Tuesday, July 19th, 2011


Food is an integral part of life. It not only sustains us, but is often part of our celebrations and milestones. This past weekend my family celebrated my grandmother’s birthday and held a family reunion in North Carolina. Approximately 80 of her 100+ children, grandchildren, and great grandchildren were in attendance. As you might imagine, feeding all those people was quite a challenge. Fortunately, we have several chefs in the family – nonetheless, what transpired was awfully impressive.


This is the BBQ that was used. What is most impressive about this rig is not necessarily the size or scale, but that my cousin Eric built the entire thing in his shop. Wow. Dinner was to feature a whole hog (Claudette), three whole briskets, 16 chickens, and two bushels of corn.


Chef Eric throwing the dry-rubbed briskets on the BBQ next to Claudette.


Eric loading the side stack smoker/roaster the corn and chickens.


Meanwhile, the National Anthem is sung (by my cousin Mark) before a game of kickball.


Chef Chad slicing brisket and breaking down chickens – we’re getting close to chow time…


Dinner is served.


Now, does that look like a proud grandmother or what? The family comes together and sings happy birthday to grandma. This was truly a wonderful event.


Q: What do you do when it’s hot as hades outside?

Tuesday, July 12th, 2011

A: Get your hands on some watermelon.

Yesterday we had a severe heat warning in Indiana.
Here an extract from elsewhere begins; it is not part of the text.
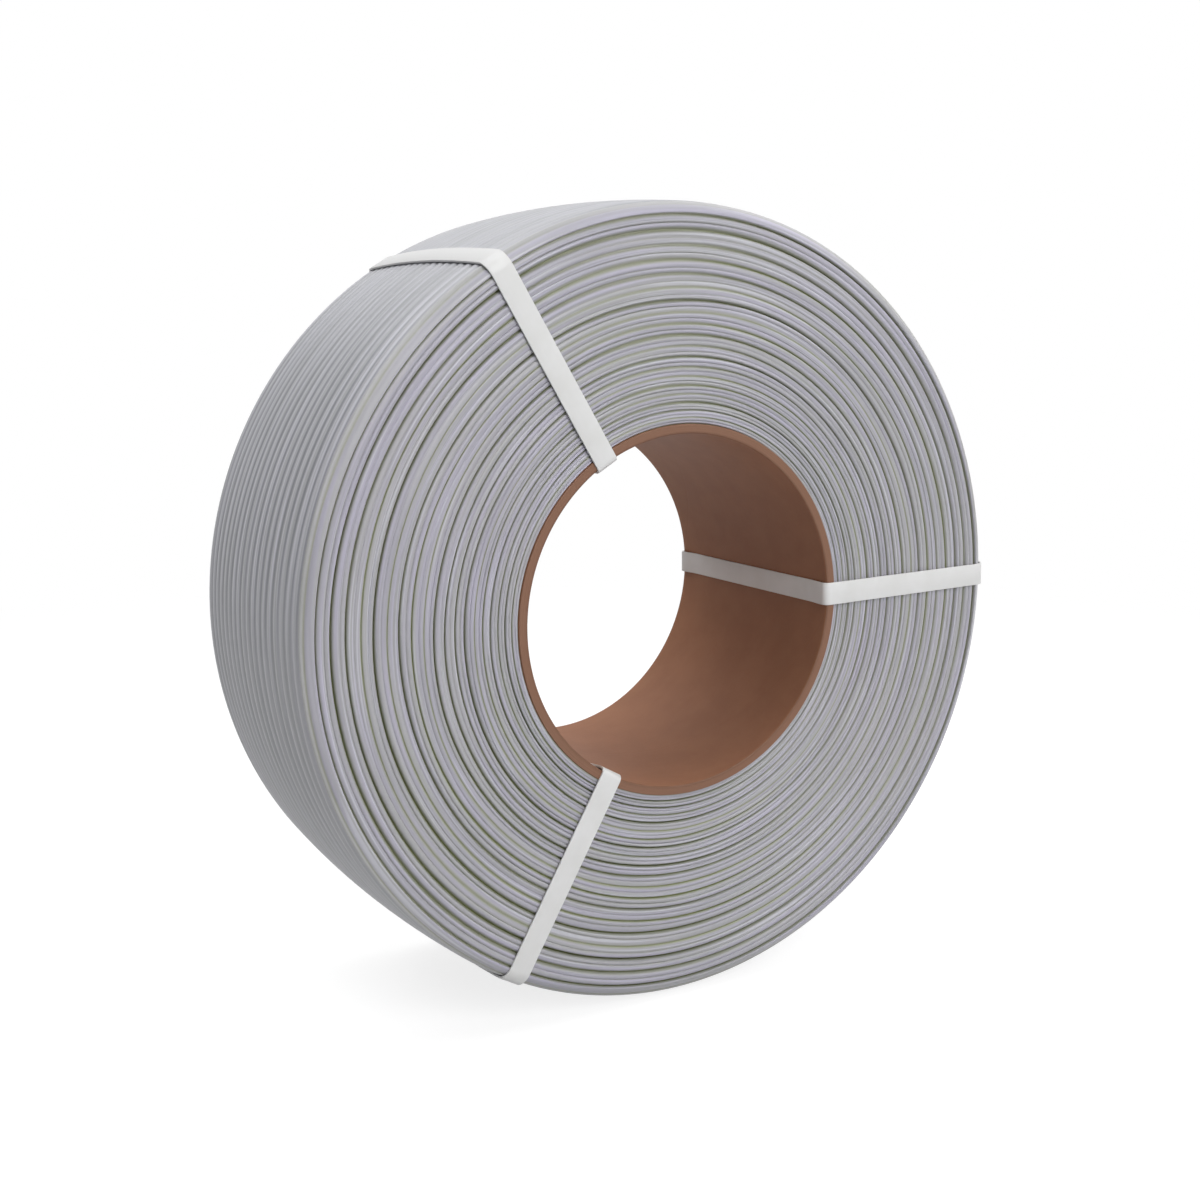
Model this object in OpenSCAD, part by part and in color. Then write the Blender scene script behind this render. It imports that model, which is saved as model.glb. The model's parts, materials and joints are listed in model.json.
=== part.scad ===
// Filament refill coil: one long strand wound in layers on a cardboard core and
// held by three flat straps. The coil stands on its rim with its axis along Y.
// The origin is the centre of the core's bore, and the front face looks to -Y.

/* [Core] */
// Inside diameter of the cardboard core, which is a 3 inch paper core
core_bore_d = 76; // [70:0.5:82]
// Thickness of the cardboard wall
core_wall = 2; // [1.2:0.1:4]
// Rounding of the core's inside edges
core_edge_r = 0.8; // [0.2:0.1:1]

/* [Coil] */
// Width of the coil across its faces, which is also the core's length
coil_w = 58.5; // [45:0.5:75]
// Diameter of the coil at its two edges
coil_d = 171; // [155:1:200]
// Rise of the barrel-shaped outside from its edges to its middle
crown_rise = 1.3; // [0:0.1:3]
// Turns side by side in the outermost layer
turns = 19; // [14:1:26]
// Depth of the grooves between the outermost turns
groove_depth = 0.45; // [0.1:0.05:0.8]
// Thickness of the innermost layer
first_layer_t = 1.47; // [1:0.01:1.8]
// Thickness of the outermost layer
last_layer_t = 2.5; // [1.6:0.1:3]
// Rounding of the outside edge at the front
front_shoulder_r = 2.9; // [1:0.1:3]
// Rounding of the outside edge at the back
back_shoulder_r = 1.4; // [1:0.1:3]
// Gap between one layer and the next
layer_gap = 0.05; // [0.02:0.01:0.2]

/* [Straps] */
// Width of a strap
strap_w = 5; // [3:0.5:9]
// Thickness of a strap
strap_t = 0.45; // [0.3:0.05:0.8]
// Depth by which a strap is pressed into the wall of the bore
strap_bed = 0.3; // [0.1:0.05:0.5]
// Gap between a strap and what it holds
strap_gap = 0.05; // [0.02:0.01:0.2]
// Inside radius of the strap's bends at the ends of the bore
strap_bend_r = 2; // [1:0.1:3]
// Length of the welded lap that closes a strap on the back face
strap_lap = 14; // [8:1:20]
// Distance of the lap's middle from the core
strap_lap_out = 22; // [14:1:24]
// Angle of the first strap above the +X axis
strap_angle = 1; // [-30:1:30]

/* [Hidden] */
LAYERS = 20;
STRAPS = ["strap_right", "strap_upper_left", "strap_lower_left"];

function layer_name(k) = str("filament_layer_", k < 10 ? "0" : "", k);

$fn = 96;
ARC_STEPS = 6;      // straight pieces in a quarter of a small rounding
RIB_STEPS = 6;      // straight pieces across one turn
CROWN_STEPS = 24;   // straight pieces of a strap over the outside
FAR = 2 * coil_d;   // beyond every surface

core_bore_r = core_bore_d / 2;
core_r = core_bore_r + core_wall;
coil_r = coil_d / 2;
half_w = coil_w / 2;
turn_pitch = coil_w / turns;

// A rounding of the outside edge stays within the end turn.
front_r = min(front_shoulder_r, 0.95 * turn_pitch);
back_r = min(back_shoulder_r, 0.95 * turn_pitch);

// The layers below the outermost one thicken evenly and fill what is left.
inner_layers = LAYERS - 1;
layer_growth = (coil_r - core_r - last_layer_t - inner_layers * first_layer_t)
    / (inner_layers * (inner_layers - 1) / 2);

// Radius at which layer k starts, with k counted from 1
function layer_start(k) =
    core_r + (k - 1) * first_layer_t + layer_growth * (k - 1) * (k - 2) / 2;

// Radius of the barrel-shaped outside at a height y along the axis
function crown_r(y) = coil_r + crown_rise * (1 - pow(y / half_w, 2));

// Radius at which the rounding of an outside edge meets the barrel
function rim_r(edge_r) = crown_r(half_w - edge_r);

// How far a rounding of radius r has fallen at a distance x from its highest point
function fall(r, x) = r - sqrt(max(0, r * r - x * x));

// Depth of the groove beside a turn at a height y; the coil's faces have none
function groove(y) =
    let (across = (y + half_w) / turn_pitch, u = 2 * (across - floor(across)) - 1)
    abs(y) > half_w - turn_pitch / 2 ? 0 : groove_depth * u * u;

// Points of an arc about a centre, from one angle to another
function arc(centre, r, from, to) =
    let (steps = ceil(abs(to - from) / 90 * ARC_STEPS))
    [for (i = [0:steps]) let (a = from + (to - from) * i / steps)
        centre + r * [cos(a), sin(a)]];

// Turns a profile of radius and height into a solid of revolution about the Y axis
module around_axis() {
    rotate([90, 0, 0])
        rotate_extrude()
            children();
}

// Draws a profile of radius and height as a band of this width, at the angle of strap i
module at_strap(i, width) {
    rotate([0, -strap_angle - i * 360 / len(STRAPS), 0])
        rotate([180, 0, 0])
            linear_extrude(width, center = true)
                children();
}

// One wound layer: a tube whose two ends are rounded like the strand
module inner_layer(k) {
    r0 = layer_start(k) + layer_gap / 2;
    r1 = layer_start(k + 1) - layer_gap / 2;
    end_r = (r1 - r0) / 2;
    end_y = half_w - end_r;
    around_axis()
        polygon(concat(
            arc([r0 + end_r, end_y], end_r, 0, 180),
            arc([r0 + end_r, -end_y], end_r, 180, 360)
        ));
}

// Half width of the outermost layer at radius r, where its edge has this rounding
function edge_y(r, r0, edge_r) =
    half_w - fall(edge_r, max(0, r - rim_r(edge_r) + edge_r))
        - fall(last_layer_t / 2, max(0, r0 + last_layer_t / 2 - r));

// Points across one end of the outermost layer, from its inside to its outside
function edge_points(r0, edge_r, side) =
    [for (i = [0:2 * ARC_STEPS])
        let (r = r0 + (rim_r(edge_r) - r0) * (1 - cos(90 * i / ARC_STEPS)) / 2,
             y = side * edge_y(r, r0, edge_r))
        [r - groove(y), y]];

// Points over the turns between the two rounded edges
function rib_points() =
    [for (i = [1:turns * RIB_STEPS - 1])
        let (y = i * turn_pitch / RIB_STEPS - half_w)
        if (y > back_r - half_w && y < half_w - front_r)
            [crown_r(y) - groove(y), y]];

// The outermost layer: its turns show as ribs on the barrel-shaped outside
module outer_layer() {
    r0 = layer_start(LAYERS) + layer_gap / 2;
    front = edge_points(r0, front_r, 1);
    around_axis()
        polygon(concat(
            edge_points(r0, back_r, -1),
            rib_points(),
            [for (i = [len(front) - 1:-1:0]) front[i]]
        ));
}

module filament_layer(k) {
    color("#b4b4bb")
        if (k < LAYERS)
            inner_layer(k);
        else
            outer_layer();
}

// Closed outline of a strap's inside in radius and height, grown outwards by d
function strap_outline(d) =
    let (bend_x = core_bore_r + strap_bed + strap_bend_r,
         face_y = half_w + strap_gap,
         low = back_r - half_w,
         top = half_w - front_r)
    concat(
        arc([bend_x, strap_bend_r - face_y], strap_bend_r + d, 180, 270),
        arc([rim_r(back_r) + strap_gap - back_r, back_r - face_y], back_r + d, 270, 360),
        [for (i = [1:CROWN_STEPS - 1])
            let (y = low + (top - low) * i / CROWN_STEPS)
            [crown_r(y) + strap_gap + d, y]],
        arc([rim_r(front_r) + strap_gap - front_r, face_y - front_r], front_r + d, 0, 90),
        arc([bend_x, face_y - strap_bend_r], strap_bend_r + d, 90, 180)
    );

// A strap: a closed band, with the welded lap of its two ends on the back face
module strap(i) {
    color("#e9e9e6")
        at_strap(i, strap_w) {
            difference() {
                polygon(strap_outline(strap_t));
                polygon(strap_outline(0));
            }
            translate([core_r + strap_lap_out - strap_lap / 2, -half_w - strap_gap - 2 * strap_t])
                square([strap_lap, 1.5 * strap_t]);
        }
}

// What the straps press into: everything outside their inside outline
module strap_dents() {
    for (i = [0:len(STRAPS) - 1])
        at_strap(i, strap_w + 2 * strap_gap)
            difference() {
                translate([0, -FAR])
                    square([FAR, 2 * FAR]);
                polygon(strap_outline(-strap_gap));
            }
}

// The cardboard core, dented where the straps press on its bore and its edges
module core_tube() {
    edge_x = core_bore_r + core_edge_r;
    color("#a9714c")
        difference() {
            around_axis()
                polygon(concat(
                    [[core_r, -half_w], [core_r, half_w]],
                    arc([edge_x, half_w - core_edge_r], core_edge_r, 90, 180),
                    arc([edge_x, core_edge_r - half_w], core_edge_r, 180, 270)
                ));
            strap_dents();
        }
}

core_tube();
for (k = [1:LAYERS])
    filament_layer(k);
for (i = [0:len(STRAPS) - 1])
    strap(i);
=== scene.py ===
"""Finishes and detailed pieces of a filament refill coil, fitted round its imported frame.

Each wound layer of strand, the paper core and each strap replaces the plain solid of
the same name. Lengths are in metres. The coil's axis is Y and its front faces -Y. A
section is drawn in the XY plane, so that X is its radius, and is then spun round Y.
"""

from __future__ import annotations

import json
import logging
import math
import random
from collections.abc import Callable, Iterator, Mapping, Sequence
from contextlib import contextmanager
from dataclasses import dataclass, field
from enum import Enum
from typing import Any

import bmesh
import bpy
from mathutils import Matrix, Vector

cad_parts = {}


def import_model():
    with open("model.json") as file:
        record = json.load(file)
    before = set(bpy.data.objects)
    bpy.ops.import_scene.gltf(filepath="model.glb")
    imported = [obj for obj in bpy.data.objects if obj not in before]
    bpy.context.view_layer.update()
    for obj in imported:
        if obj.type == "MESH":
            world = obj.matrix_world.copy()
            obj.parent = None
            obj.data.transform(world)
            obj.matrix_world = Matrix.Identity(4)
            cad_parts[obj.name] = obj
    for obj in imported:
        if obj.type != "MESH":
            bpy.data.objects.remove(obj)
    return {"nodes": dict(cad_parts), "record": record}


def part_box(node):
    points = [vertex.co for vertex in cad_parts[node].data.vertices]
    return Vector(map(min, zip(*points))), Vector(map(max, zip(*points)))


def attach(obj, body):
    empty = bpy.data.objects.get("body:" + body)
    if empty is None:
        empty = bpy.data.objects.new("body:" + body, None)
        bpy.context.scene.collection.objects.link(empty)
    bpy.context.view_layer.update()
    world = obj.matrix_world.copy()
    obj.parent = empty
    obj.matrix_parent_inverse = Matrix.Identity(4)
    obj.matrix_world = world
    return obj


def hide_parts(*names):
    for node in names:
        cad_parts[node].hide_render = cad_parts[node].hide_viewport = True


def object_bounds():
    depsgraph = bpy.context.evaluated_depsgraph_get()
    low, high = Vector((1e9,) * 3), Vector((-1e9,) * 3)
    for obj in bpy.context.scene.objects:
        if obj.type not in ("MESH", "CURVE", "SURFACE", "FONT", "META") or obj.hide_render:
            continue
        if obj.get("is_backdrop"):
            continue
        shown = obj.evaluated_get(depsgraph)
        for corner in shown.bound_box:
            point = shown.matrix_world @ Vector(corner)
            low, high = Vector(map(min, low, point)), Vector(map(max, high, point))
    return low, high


log = logging.getLogger("coil")

MM = 0.001
TINY = 1e-6
AXIS = Vector((0, 1, 0))
WHITE = (1.0, 1.0, 1.0, 1.0)

# Radius of the coil's two edges
RIM_R = 85.5 * MM
# The straps stand at even angles, and the first one this far above the +X axis
STRAPS = ("strap_right", "strap_upper_left", "strap_lower_left")
FIRST_STRAP = math.radians(1)


class Slot(Enum):
    """Material slots of the record."""

    CARDBOARD = "cardboard"
    FILAMENT = "filament"
    STRAP = "strap"


class Side(Enum):
    """The two faces of the coil, by the sign of their height along the axis."""

    FRONT = -1
    BACK = 1

    @classmethod
    def of(cls, height: float) -> Side:
        """The face on whose side of the coil a height is."""
        return cls.FRONT if height < 0 else cls.BACK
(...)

Boy, was it hot – my dwarf lime tree started wilting.

There is one fruit, however, that is uniquely suited for this type of hot weather and that is the watermelon. Slightly sweet and full of juice, watermelon is super refreshing on a hot day. Watermelons are a staple for picnics, backyard BBQs, and summer gatherings; however, I rarely buy watermelon when I’m not having a group of people over. I think this is because I don’t know what to do with such a large amount of watermelon. As least I didn’t until I read this piece from Fine Cooking.

Here they provide recipes for watermelon cocktails like the Watermelon Blush made with Prosecco and the Watermelon Mule made with vodka, lime juice, and ginger beer. Appetizers might include Grilled Watermelon Salsa or Grilled Watermelon Gazpacho. For a main course or a second course, you could make this Watermelon, Grapefruit, and Scallop Ceviche, Watermelon and Cress Salad with Grilled Shrimp and Hearts of Palm, or a Coffee-rubbed Pork Tenderloin with Watermelon Rind Relish (that’s right, you can even use the rind!). Lastly, you could finish off the meal with a Watermelon and Tea Granita for dessert.

Enjoy (and stay cool).


Wednesday, May 4th, 2011

At Dan’s Plan, we recognize that the limitations of time, effort, and money can sometimes interfere with achieving our goals. As a result, we seek out ways to make the “good behaviors” easier, simpler, and more cost-effective, while making the behaviors that we would rather not engage in more difficult or less available. That is why we think that this quick and easy gardening method from Chris McLaughlin at is simply brilliant.

First, there are a number of reasons that might discourage someone from planting a garden or from growing their own food.

  • don’t really know how
  • don’t have the time or are unable to turn soil, create the beds, etc.
  • feel intimidated by testing and trying to create the right soil conditions
  • don’t have gardening tools
  • don’t have the space or land for a garden

Soil bag planting appears to solve all of these problems. This is what is involved:

  1. Purchase a bag of top soil or garden soil and the seeds or seedlings that you would like to grow (i.e., eat).
  2. Cut slits in whatever side will be the bottom of the bag so water will be able to drain out.
  3. Place the bag wherever you would like your new garden to be and cut a large hole (as shown) or several smaller ones for individual plants (we recommend the latter approach if you live in a hot and dry climate).
  4. Plant the seeds or seedlings according to any instructions on the packets or containers.
  5. Water.

Man, it really doesn’t seem to get any easier than this. The supplies are simple and inexpensive, the time and effort involved are minimal, and the method is practically foolproof (no expertise required). At the same time, there are a bunch of additional benefits in terms of having a garden or planter that is portable, could be placed almost anywhere such as a porch or patio, and is easily set up and taken down. This is of course not even mentioning the awesome benefits that are fresh herbs and vegetables all summer long.

So, if you’ve recently thought that you’d like to have more fresh food at your disposal, but that you don’t have the time, space, or tools for gardening, think about soil bag planting. It’s almost too easy not to try.